Projects ranging from dynamic endurance tests on motorcycle forks through to the testing of complex new transport technologies, for example for the Transrapid, show how many and varied the testing tasks are which have to be performed even just as far the hydraulic testing systems are concerned. "Hydraulic testing cylinders represent the core technology," explains hydraulics specialist Schmid. "And in this sector Hänchen offers unbeatable solutions despite the strong competition. Because the Swabian hydraulics company has specialised to such an extent on the actual cylinder construction that unique know-how exists at Ostfildern, especially for test cylinders." The many years of cooperation between the testing company and the cylinder manufacturer has produced numerous detailed solutions. "IABG with its strict requirements prompted us as early as the mid-1970s to develop our own test cylinder programme," reports Hans-Dieter Fabrowsky, Sales Manager at Hänchen. "As a result we were able to occupy major market positions at an early stage and today supply test cylinders for example to all prominent car manufacturers in Germany. The cylinders for the Airbus tests were, however, our biggest challenge."

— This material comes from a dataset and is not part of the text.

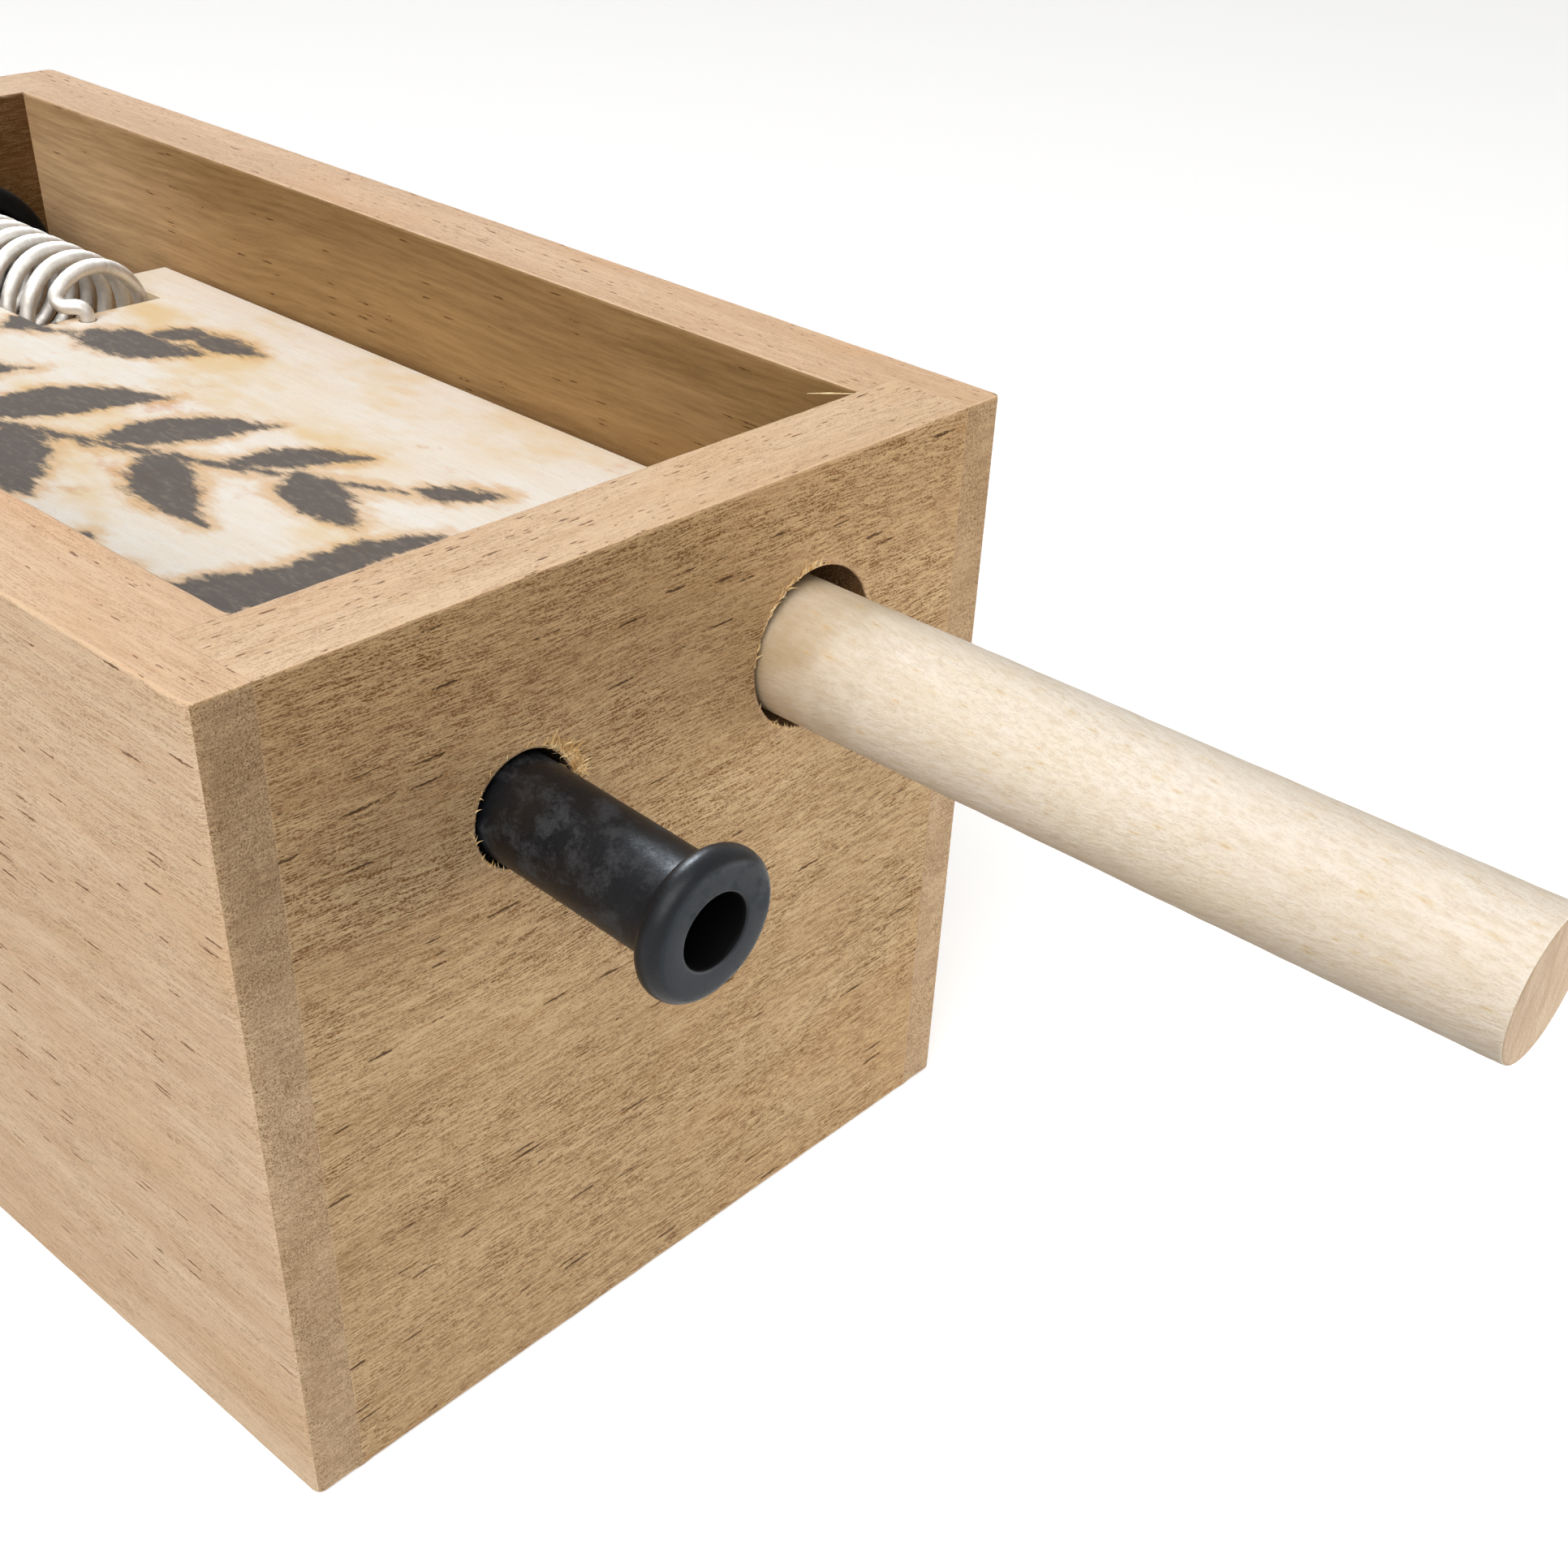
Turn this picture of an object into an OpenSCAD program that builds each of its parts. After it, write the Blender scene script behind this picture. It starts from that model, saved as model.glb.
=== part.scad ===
// Spring plunger toy box: an open wooden box whose sliding board is pushed in
// against a coil spring by a long dowel and let go again by a hollow push button.
// X runs along the box towards the dowel's free end, Y across it, Z up.
// The origin is at the middle of the box's underside. Millimetres throughout.

/* [Box] */
// Outside length of the box
box_length = 129; // [124:1:150]
// Outside width of the box
box_width = 70; // [66:1:90]
// Outside height of the box
box_height = 64; // [60:1:80]
// Thickness of the side panels
side_wall = 7.8; // [6.5:0.1:9]
// Thickness of the end panels
end_wall = 7.5; // [6.5:0.1:9]
// Thickness of the side panel's lip that covers the end panel's end grain
corner_lip = 4; // [3:0.1:5]
// Thickness of the bottom panel
bottom_thick = 6; // [4:0.5:8]
// Radius that the long edges of the panels are eased to
edge_round = 0.5; // [0.3:0.1:1]

/* [Slide board] */
// Depth of the board's printed face below the rim
board_drop = 12; // [11:0.5:14]
// Thickness of the board
board_thick = 11.8; // [11:0.1:13]
// Bare gap between the board's back edge and the far end panel
rear_gap = 23; // [23:0.5:30]
// Width of the slot that the board has round the button and latch
latch_slot = 15; // [14:0.5:17]
// Length of that slot
latch_slot_length = 20.7; // [20:0.1:22]
// Clearance between the board and the walls
board_gap = 0.4; // [0.3:0.1:0.8]
// How far the board travels inwards
board_travel = 13; // [10:0.5:13]
// Width of the ledge that carries each edge of the board
rail_width = 6; // [4:0.5:6]
// Height of that ledge
rail_height = 8; // [5:0.5:10]
// Gap between the ledges and the board's underside
rail_gap = 0.2; // [0.2:0.1:0.4]

/* [Push rod] */
// Diameter of the dowel
rod_diameter = 10.1; // [8:0.1:10.4]
// Length of dowel outside the box
rod_reach = 57; // [40:1:80]
// Length of dowel glued into the board's groove
rod_grip = 14.2; // [12:0.1:15]
// Height of the dowel's axis below the board's face
rod_drop = 1.8; // [1.4:0.1:2.4]
// Distance of the dowel's axis from the inside of the right-hand panel
rod_inset = 12.9; // [12.2:0.1:13.6]
// Diameter of the oversize hole that the dowel runs in
rod_hole = 12.2; // [12:0.1:13]
// How far the hole was drilled off the dowel's axis
rod_hole_shift = 0.7; // [0:0.1:0.7]
// Diameter of the two brads that pin the dowel down
brad_diameter = 1.2; // [1:0.1:1.6]

/* [Release button] */
// Outside diameter of the hollow button
button_diameter = 7.4; // [7:0.1:7.6]
// Bore through the button
button_bore = 5.2; // [4:0.1:5.4]
// Diameter of its flange
button_flange = 10.7; // [10:0.1:13]
// Thickness of its flange
flange_thick = 2.2; // [2:0.1:3]
// Radius of the fillet behind the flange
neck_fillet = 1.1; // [0.6:0.1:1.4]
// Distance along the button from the box to the flange's face
button_reach = 17; // [14:0.5:20]
// Length of button inside the box
button_tail = 4.5; // [4:0.1:5]
// How far the button is pressed
button_travel = 8; // [6:0.5:8]
// Degrees that the button hangs down at its flange, loose in its hole
button_droop = 3.3; // [0:0.1:3.4]
// Distance of the button's axis from the inside of the left-hand panel
button_inset = 14.7; // [14.5:0.1:15.2]
// Depth of the button's axis below the board's face
button_drop = 3.9; // [3.4:0.1:4.2]
// Diameter of the rough hole that the button slides in
button_hole = 8.5; // [8.2:0.1:9]
// Outside diameter of the retaining ring
ring_diameter = 12; // [11:0.5:13]
// Thickness of the retaining ring
ring_thick = 1; // [0.8:0.1:1.2]

/* [Main spring] */
// Outside diameter of the coil
coil_diameter = 12.6; // [12:0.1:12.8]
// Diameter of its wire
coil_wire = 1.4; // [1:0.1:1.5]
// Number of turns
coil_turns = 10; // [9:0.5:10.5]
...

Perfect technology through relentless testing
To handle these special tasks, tests were also carried out in cooperative partnerships. For instance, Schmid had tests carried out on a cylinder which was tested with 100,000 load cycles including the lateral forces arising under typical testing conditions and which was then dismantled. This enabled precise specifications to be made to the Hänchen design engineers as to where further developments were necessary. "We have been doing business with the cylinder producer for all these years because the design engineers in Ostfildern-Ruit have always managed to meet our most extreme requirements and to respond flexibly to our expectations," said Schmid.